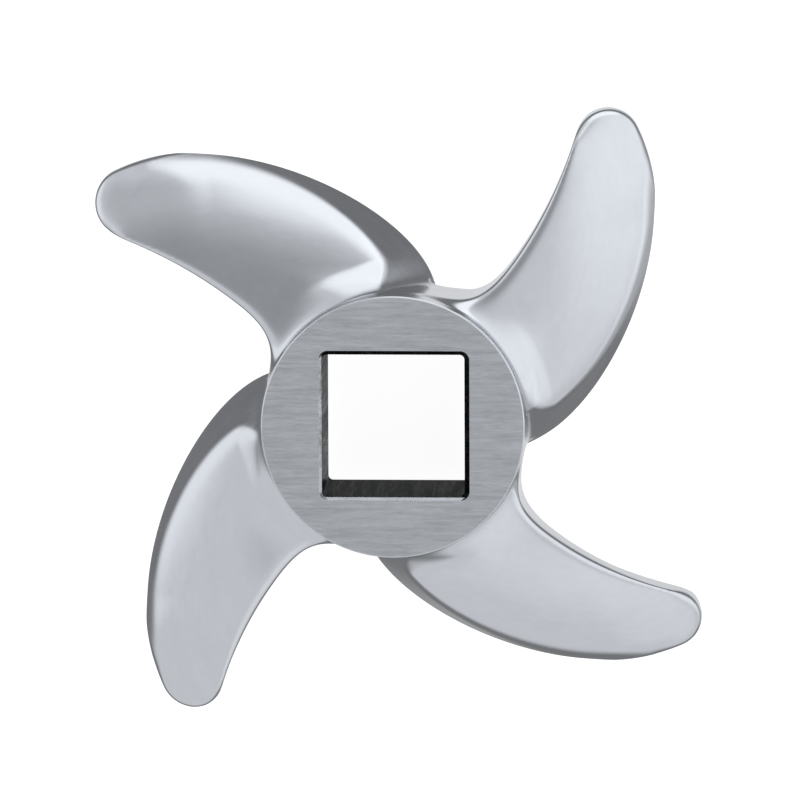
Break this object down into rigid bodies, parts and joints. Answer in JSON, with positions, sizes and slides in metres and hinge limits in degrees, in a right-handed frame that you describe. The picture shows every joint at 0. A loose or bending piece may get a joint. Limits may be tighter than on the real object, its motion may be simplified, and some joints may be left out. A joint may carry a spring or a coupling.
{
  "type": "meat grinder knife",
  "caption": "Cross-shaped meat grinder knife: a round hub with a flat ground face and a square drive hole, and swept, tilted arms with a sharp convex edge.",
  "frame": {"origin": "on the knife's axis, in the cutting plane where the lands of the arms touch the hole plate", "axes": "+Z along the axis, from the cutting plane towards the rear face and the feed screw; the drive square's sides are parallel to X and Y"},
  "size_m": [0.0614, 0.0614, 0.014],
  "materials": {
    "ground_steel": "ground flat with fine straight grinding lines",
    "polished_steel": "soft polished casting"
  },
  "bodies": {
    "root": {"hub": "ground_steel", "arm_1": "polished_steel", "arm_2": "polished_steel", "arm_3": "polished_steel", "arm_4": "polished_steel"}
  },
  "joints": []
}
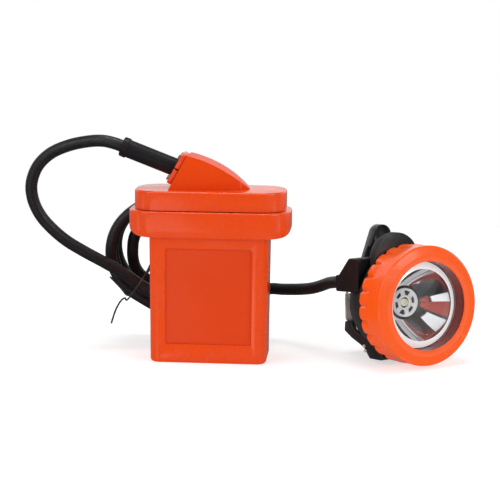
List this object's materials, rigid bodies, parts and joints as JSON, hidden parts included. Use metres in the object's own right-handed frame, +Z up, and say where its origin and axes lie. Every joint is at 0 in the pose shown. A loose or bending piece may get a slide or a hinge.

-- -- --

Set all of the entries down again, exactly as they were given.

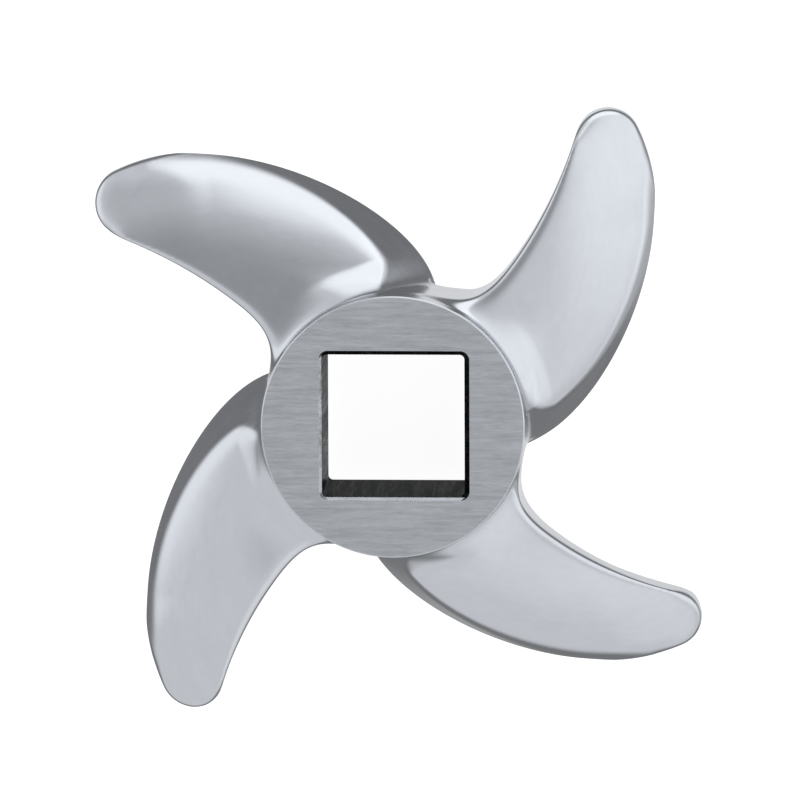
Break this object down into rigid bodies, parts and joints. Answer in JSON, with positions, sizes and slides in metres and hinge limits in degrees, in a right-handed frame that you describe. The picture shows every joint at 0. A loose or bending piece may get a joint. Limits may be tighter than on the real object, its motion may be simplified, and some joints may be left out. A joint may carry a spring or a coupling.
{
  "type": "meat grinder knife",
  "caption": "Cross-shaped meat grinder knife: a round hub with a flat ground face and a square drive hole, and swept, tilted arms with a sharp convex edge.",
  "frame": {"origin": "on the knife's axis, in the cutting plane where the lands of the arms touch the hole plate", "axes": "+Z along the axis, from the cutting plane towards the rear face and the feed screw; the drive square's sides are parallel to X and Y"},
  "size_m": [0.0614, 0.0614, 0.014],
  "materials": {
    "ground_steel": "ground flat with fine straight grinding lines",
    "polished_steel": "soft polished casting"
  },
  "bodies": {
    "root": {"hub": "ground_steel", "arm_1": "polished_steel", "arm_2": "polished_steel", "arm_3": "polished_steel", "arm_4": "polished_steel"}
  },
  "joints": []
}
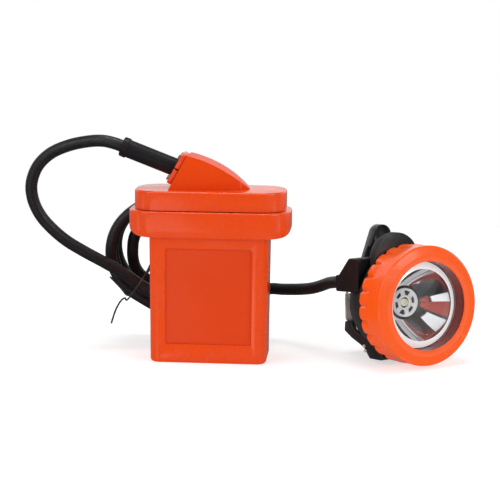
List this object's materials, rigid bodies, parts and joints as JSON, hidden parts included. Use metres in the object's own right-handed frame, +Z up, and say where its origin and axes lie. Every joint is at 0 in the pose shown. A loose or bending piece may get a slide or a hinge.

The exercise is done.